_REQUIRED TASK_. Only the lines from the start up to and including the line containing "sensor towards -X." should be repeated, word for word.

-- BEGIN MATERIAL FOR THIS EXERCISE --

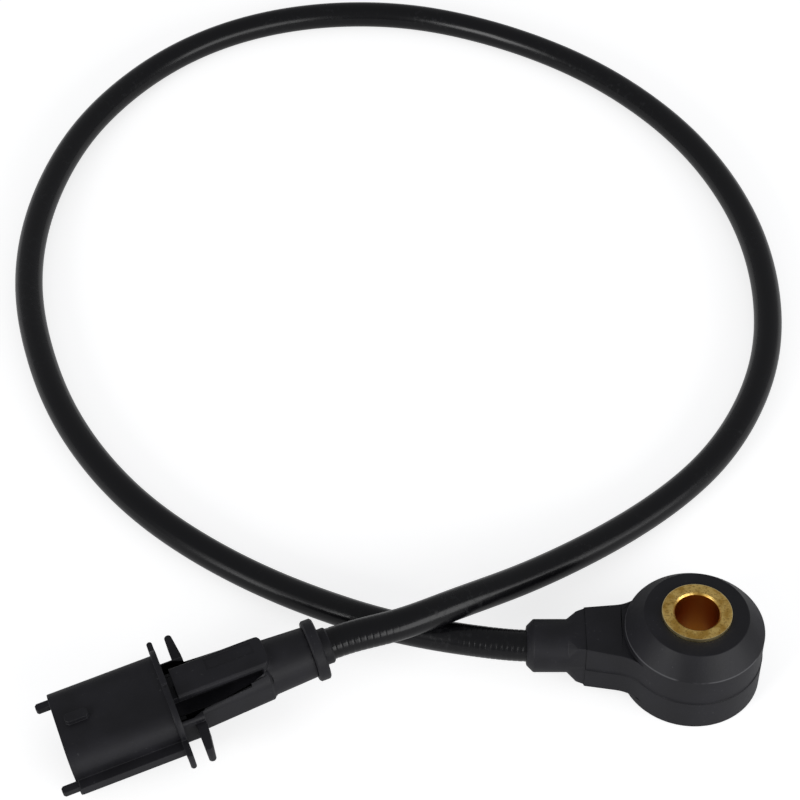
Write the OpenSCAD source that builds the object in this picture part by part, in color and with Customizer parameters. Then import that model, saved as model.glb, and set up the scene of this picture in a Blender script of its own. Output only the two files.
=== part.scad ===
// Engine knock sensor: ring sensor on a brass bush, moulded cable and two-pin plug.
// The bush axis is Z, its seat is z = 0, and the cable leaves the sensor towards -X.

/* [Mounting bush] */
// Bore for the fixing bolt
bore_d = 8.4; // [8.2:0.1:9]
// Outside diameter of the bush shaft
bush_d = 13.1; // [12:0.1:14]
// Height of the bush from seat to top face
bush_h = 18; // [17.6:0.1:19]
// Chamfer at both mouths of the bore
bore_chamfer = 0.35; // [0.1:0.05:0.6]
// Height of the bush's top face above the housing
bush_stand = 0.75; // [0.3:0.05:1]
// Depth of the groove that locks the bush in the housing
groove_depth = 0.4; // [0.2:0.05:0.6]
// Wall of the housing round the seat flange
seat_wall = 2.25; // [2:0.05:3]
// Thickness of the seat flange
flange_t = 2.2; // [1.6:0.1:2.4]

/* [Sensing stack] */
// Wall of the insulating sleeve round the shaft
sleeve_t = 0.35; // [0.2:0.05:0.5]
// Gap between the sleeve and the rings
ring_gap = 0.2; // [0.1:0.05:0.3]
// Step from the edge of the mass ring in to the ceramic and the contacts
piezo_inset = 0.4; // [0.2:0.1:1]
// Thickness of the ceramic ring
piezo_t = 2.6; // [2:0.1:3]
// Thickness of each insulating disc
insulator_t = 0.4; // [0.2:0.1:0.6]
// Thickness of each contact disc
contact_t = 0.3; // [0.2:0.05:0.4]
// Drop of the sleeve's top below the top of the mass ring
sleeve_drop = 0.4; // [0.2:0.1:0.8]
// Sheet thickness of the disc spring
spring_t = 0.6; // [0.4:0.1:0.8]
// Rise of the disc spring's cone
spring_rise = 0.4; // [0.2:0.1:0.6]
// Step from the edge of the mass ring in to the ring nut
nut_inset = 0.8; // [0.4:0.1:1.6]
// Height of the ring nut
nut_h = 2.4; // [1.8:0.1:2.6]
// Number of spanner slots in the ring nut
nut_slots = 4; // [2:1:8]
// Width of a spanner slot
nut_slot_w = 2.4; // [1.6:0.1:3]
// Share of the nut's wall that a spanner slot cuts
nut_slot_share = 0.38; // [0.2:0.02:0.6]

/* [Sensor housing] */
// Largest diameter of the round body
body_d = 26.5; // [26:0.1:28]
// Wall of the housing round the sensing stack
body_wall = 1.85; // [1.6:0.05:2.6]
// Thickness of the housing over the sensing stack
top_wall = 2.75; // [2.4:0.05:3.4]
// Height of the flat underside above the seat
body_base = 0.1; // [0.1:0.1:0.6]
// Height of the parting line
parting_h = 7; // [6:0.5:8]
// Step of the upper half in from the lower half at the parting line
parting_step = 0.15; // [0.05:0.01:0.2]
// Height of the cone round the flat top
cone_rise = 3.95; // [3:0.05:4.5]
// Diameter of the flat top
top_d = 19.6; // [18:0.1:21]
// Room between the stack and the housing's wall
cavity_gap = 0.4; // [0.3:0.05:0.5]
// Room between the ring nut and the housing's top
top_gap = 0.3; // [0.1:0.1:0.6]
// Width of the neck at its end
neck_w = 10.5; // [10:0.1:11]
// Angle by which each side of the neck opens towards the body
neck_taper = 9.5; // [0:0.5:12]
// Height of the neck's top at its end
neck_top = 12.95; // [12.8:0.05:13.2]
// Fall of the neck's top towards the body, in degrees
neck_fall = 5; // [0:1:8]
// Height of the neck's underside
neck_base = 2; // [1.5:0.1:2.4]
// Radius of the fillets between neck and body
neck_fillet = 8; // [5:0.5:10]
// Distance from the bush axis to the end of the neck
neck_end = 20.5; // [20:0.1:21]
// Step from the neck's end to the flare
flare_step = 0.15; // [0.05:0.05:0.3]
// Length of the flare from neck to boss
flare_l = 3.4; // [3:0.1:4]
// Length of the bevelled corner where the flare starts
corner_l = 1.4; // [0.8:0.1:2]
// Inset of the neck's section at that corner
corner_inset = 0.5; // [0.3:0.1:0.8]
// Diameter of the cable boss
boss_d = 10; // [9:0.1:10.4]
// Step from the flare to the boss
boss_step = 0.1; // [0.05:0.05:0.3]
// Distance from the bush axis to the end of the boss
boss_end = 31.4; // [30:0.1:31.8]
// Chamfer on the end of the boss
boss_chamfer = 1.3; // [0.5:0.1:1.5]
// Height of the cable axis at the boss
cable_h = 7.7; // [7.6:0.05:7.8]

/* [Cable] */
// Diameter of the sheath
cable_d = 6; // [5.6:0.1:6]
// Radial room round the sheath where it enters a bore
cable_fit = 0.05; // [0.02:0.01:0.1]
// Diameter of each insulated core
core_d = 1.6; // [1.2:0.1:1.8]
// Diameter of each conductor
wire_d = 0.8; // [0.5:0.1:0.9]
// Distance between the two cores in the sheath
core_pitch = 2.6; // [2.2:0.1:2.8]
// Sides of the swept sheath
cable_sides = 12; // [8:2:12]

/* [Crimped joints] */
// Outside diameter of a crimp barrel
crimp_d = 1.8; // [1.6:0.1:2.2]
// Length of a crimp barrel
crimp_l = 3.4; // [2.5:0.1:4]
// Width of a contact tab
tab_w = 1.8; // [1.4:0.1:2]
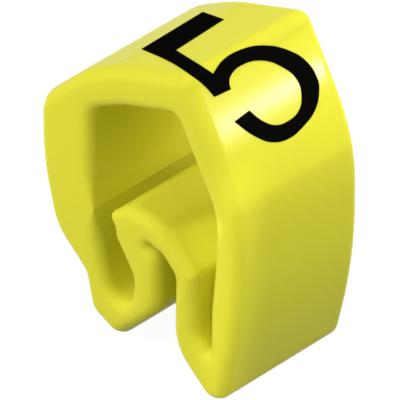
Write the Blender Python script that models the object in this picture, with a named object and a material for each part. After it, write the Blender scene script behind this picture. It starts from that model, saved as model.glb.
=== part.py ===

-- END MATERIAL FOR THIS EXERCISE --

_OUTPUT BELOW_.
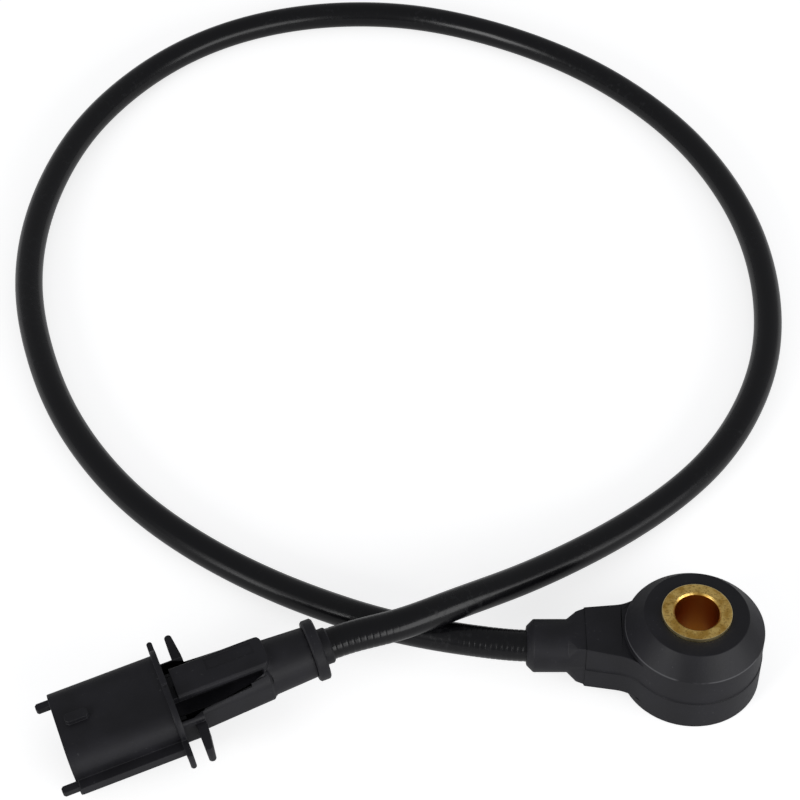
Write the OpenSCAD source that builds the object in this picture part by part, in color and with Customizer parameters. Then import that model, saved as model.glb, and set up the scene of this picture in a Blender script of its own. Output only the two files.
=== part.scad ===
// Engine knock sensor: ring sensor on a brass bush, moulded cable and two-pin plug.
// The bush axis is Z, its seat is z = 0, and the cable leaves the sensor towards -X.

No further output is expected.